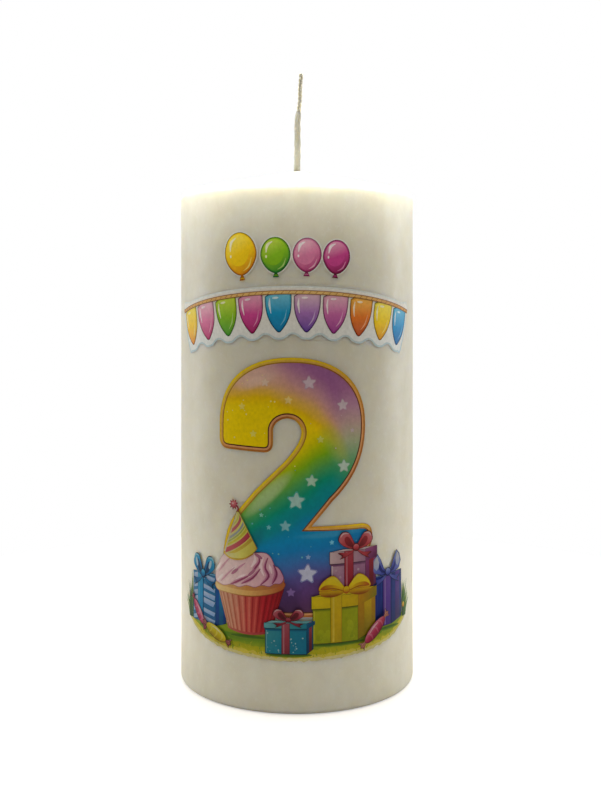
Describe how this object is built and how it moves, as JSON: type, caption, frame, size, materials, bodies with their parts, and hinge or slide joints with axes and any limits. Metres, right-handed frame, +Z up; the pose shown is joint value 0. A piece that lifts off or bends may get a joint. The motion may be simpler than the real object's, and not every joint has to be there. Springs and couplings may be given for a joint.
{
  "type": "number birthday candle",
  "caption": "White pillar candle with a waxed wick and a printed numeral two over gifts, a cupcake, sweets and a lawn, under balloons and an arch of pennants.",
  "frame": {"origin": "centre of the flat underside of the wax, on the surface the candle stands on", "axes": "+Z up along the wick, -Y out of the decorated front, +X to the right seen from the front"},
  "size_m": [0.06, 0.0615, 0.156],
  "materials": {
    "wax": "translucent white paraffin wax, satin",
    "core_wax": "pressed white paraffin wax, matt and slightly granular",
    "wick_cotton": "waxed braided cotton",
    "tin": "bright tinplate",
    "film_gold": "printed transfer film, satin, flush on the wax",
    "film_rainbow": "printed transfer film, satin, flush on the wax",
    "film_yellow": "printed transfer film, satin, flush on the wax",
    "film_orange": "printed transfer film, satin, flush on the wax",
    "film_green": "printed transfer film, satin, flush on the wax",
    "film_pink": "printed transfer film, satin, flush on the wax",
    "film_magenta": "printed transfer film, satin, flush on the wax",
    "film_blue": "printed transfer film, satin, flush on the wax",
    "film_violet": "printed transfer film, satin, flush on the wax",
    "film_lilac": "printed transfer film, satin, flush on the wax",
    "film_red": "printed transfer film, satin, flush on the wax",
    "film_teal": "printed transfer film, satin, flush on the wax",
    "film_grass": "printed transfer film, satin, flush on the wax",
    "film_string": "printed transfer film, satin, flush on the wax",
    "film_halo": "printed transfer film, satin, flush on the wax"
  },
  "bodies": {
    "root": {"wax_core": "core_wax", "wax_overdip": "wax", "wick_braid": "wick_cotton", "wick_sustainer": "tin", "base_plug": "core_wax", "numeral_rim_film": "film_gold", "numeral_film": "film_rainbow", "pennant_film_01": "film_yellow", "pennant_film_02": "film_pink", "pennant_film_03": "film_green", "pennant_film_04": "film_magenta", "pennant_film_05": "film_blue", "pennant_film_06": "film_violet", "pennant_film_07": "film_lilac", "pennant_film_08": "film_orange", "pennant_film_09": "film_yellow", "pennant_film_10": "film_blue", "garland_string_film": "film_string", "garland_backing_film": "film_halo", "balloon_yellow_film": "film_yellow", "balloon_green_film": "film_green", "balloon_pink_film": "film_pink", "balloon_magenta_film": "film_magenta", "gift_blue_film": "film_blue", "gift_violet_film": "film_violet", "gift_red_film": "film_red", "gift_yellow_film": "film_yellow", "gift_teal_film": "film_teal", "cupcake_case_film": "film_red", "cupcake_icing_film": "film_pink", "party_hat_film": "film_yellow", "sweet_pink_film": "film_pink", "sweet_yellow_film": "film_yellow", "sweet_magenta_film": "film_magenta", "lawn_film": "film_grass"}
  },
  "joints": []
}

◇ ◇ ◇

--- GIVEN TASK ---
Using the data above, repeat every line exactly.

--- RESULT OF THE EXERCISE ---
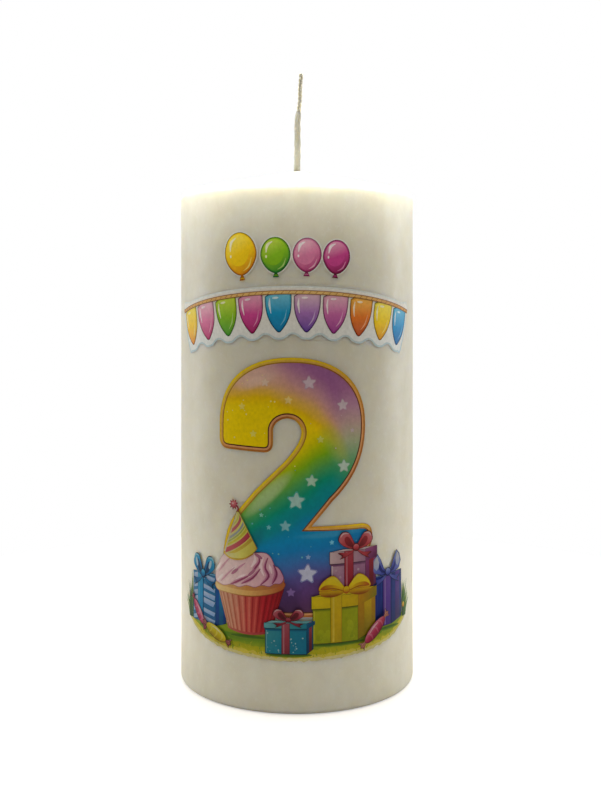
Describe how this object is built and how it moves, as JSON: type, caption, frame, size, materials, bodies with their parts, and hinge or slide joints with axes and any limits. Metres, right-handed frame, +Z up; the pose shown is joint value 0. A piece that lifts off or bends may get a joint. The motion may be simpler than the real object's, and not every joint has to be there. Springs and couplings may be given for a joint.
{
  "type": "number birthday candle",
  "caption": "White pillar candle with a waxed wick and a printed numeral two over gifts, a cupcake, sweets and a lawn, under balloons and an arch of pennants.",
  "frame": {"origin": "centre of the flat underside of the wax, on the surface the candle stands on", "axes": "+Z up along the wick, -Y out of the decorated front, +X to the right seen from the front"},
  "size_m": [0.06, 0.0615, 0.156],
  "materials": {
    "wax": "translucent white paraffin wax, satin",
    "core_wax": "pressed white paraffin wax, matt and slightly granular",
    "wick_cotton": "waxed braided cotton",
    "tin": "bright tinplate",
    "film_gold": "printed transfer film, satin, flush on the wax",
    "film_rainbow": "printed transfer film, satin, flush on the wax",
    "film_yellow": "printed transfer film, satin, flush on the wax",
    "film_orange": "printed transfer film, satin, flush on the wax",
    "film_green": "printed transfer film, satin, flush on the wax",
    "film_pink": "printed transfer film, satin, flush on the wax",
    "film_magenta": "printed transfer film, satin, flush on the wax",
    "film_blue": "printed transfer film, satin, flush on the wax",
    "film_violet": "printed transfer film, satin, flush on the wax",
    "film_lilac": "printed transfer film, satin, flush on the wax",
    "film_red": "printed transfer film, satin, flush on the wax",
    "film_teal": "printed transfer film, satin, flush on the wax",
    "film_grass": "printed transfer film, satin, flush on the wax",
    "film_string": "printed transfer film, satin, flush on the wax",
    "film_halo": "printed transfer film, satin, flush on the wax"
  },
  "bodies": {
    "root": {"wax_core": "core_wax", "wax_overdip": "wax", "wick_braid": "wick_cotton", "wick_sustainer": "tin", "base_plug": "core_wax", "numeral_rim_film": "film_gold", "numeral_film": "film_rainbow", "pennant_film_01": "film_yellow", "pennant_film_02": "film_pink", "pennant_film_03": "film_green", "pennant_film_04": "film_magenta", "pennant_film_05": "film_blue", "pennant_film_06": "film_violet", "pennant_film_07": "film_lilac", "pennant_film_08": "film_orange", "pennant_film_09": "film_yellow", "pennant_film_10": "film_blue", "garland_string_film": "film_string", "garland_backing_film": "film_halo", "balloon_yellow_film": "film_yellow", "balloon_green_film": "film_green", "balloon_pink_film": "film_pink", "balloon_magenta_film": "film_magenta", "gift_blue_film": "film_blue", "gift_violet_film": "film_violet", "gift_red_film": "film_red", "gift_yellow_film": "film_yellow", "gift_teal_film": "film_teal", "cupcake_case_film": "film_red", "cupcake_icing_film": "film_pink", "party_hat_film": "film_yellow", "sweet_pink_film": "film_pink", "sweet_yellow_film": "film_yellow", "sweet_magenta_film": "film_magenta", "lawn_film": "film_grass"}
  },
  "joints": []
}